The 25,000-square-foot interior provides sufficient space for several galleries, a multi-use gallery auditorium, a museum store and a gallery/cafe on the main floor, additional exhibition space and administrative offices on the second floor, state-of-the-arts conservation and storage for their fine arts and folk arts collections on the third floor and workshop classrooms on the lower level. In addition, they have “a very serious archivist,” says Baczynski, of Chrystyna Pevny.
“She knows everything there is to know about the Ukrainian community. People who want to find their families in Ukraine, she works with them and finds out where they came from,” Baczynski notes.
The museum will now be able to expand its educational programs for schoolchildren and young people, especially in the area of the folk crafts — embroidery, beadwork, making Easter eggs and traditional holiday baking. “We want the museum to become a magnet for those who have forgotten their roots,” Baczynski explains.

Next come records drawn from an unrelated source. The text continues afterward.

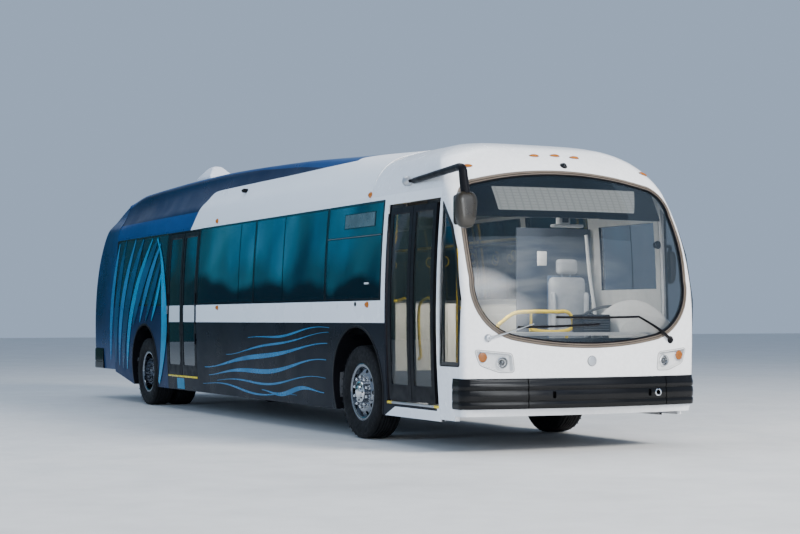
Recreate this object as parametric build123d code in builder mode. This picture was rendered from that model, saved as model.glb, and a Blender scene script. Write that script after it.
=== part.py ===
"""A low-floor electric city bus: shell, glazing, cab, running gear, doors and hatch.

Millimetres, +X to the front, +Y to the street side, +Z up, origin on the ground at mid length.
Places along the bus are measured from the front axle, forward positive, and turned into X by at().
"""

import os
from math import sqrt

from build123d import *

# Overall sizes
LENGTH = 12950
WIDTH = 2590
WHEELBASE = 7520
FRONT_OVERHANG = 2510
BARREL_R = 12000
BELT_Z = 1250
EAVE_Z = 2490
SKIRT_Z = 280
SKIRT_TAIL_Z = 440
WALL = 50

# Nose and tail: plan outlines stacked up, a bowed face between two round corners
BUMPER_PROUD = 25
NOSE_BOW_R = 5700
NOSE_OUTLINES = [
    # height, setback, half width (0 follows the barrel side), corner radius
    (300, 0, 0, 75),
    (775, 0, 0, 75),
    (1250, 0, 0, 75),
    (1500, 15, 0, 78),
    (1750, 60, 0, 82),
    (1950, 118, 0, 86),
    (2150, 200, 0, 92),
    (2330, 292, 0, 105),
    (2490, 392, 0, 125),
    (2600, 472, 1206, 165),
    (2700, 560, 1161, 210),
    (2790, 655, 1095, 245),
    (2860, 750, 1025, 275),
    (2920, 850, 930, 300),
    (2975, 1130, 820, 300),
    (3020, 1450, 650, 280),
    (3050, 1800, 430, 200),
]
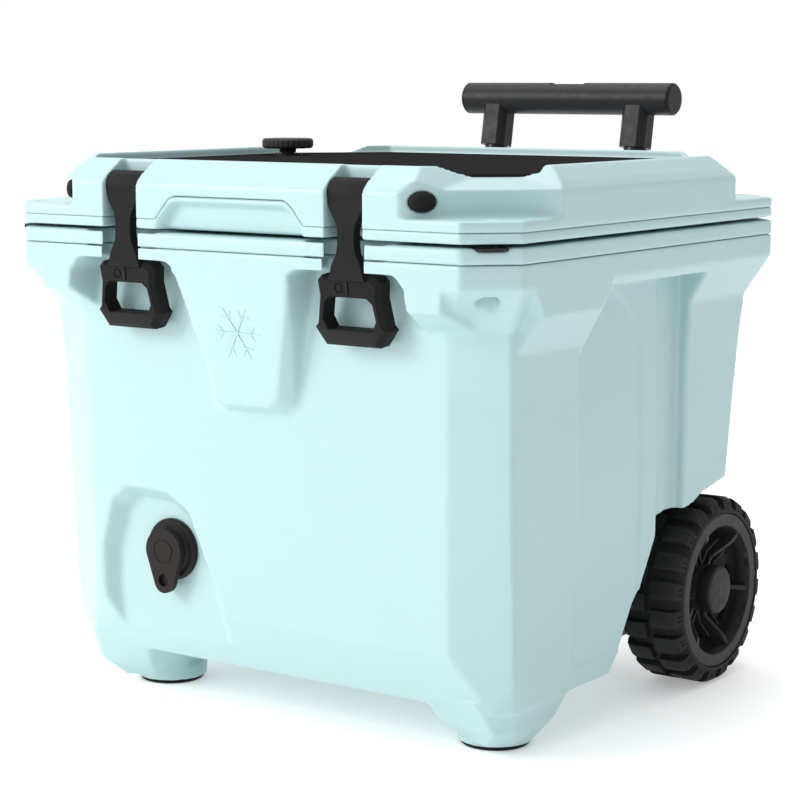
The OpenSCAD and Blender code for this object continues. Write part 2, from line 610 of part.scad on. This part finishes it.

At the same time, the public relations director stresses that the first rule of their institution is that all programs are bilingual: “Most of our visitors are not Ukrainian, so it doesn’t matter where you go, to the Brooklyn Museum, the Metropolitan. The fact that you came here is that you’re interested. It will be an open museum like it has always been.”
The museum has the endorsement and support of the Ukrainian government, which will allow for the exchange of exhibitions with museums in Ukraine. Additionally, they will mount comparative exhibits. “Ukraine has neighbors. We want to show that side of neighborliness,” says Baczynski.
Several inaugural exhibits are already in the planning stages, including “Symbolism in Ukrainian Folk Arts” and a presentation of the works of one of Ukraine’s greatest painters and sculptors, Alexander Archipenko. “It will be a grand entrance into New York’s cultural community,” promises Baczynski.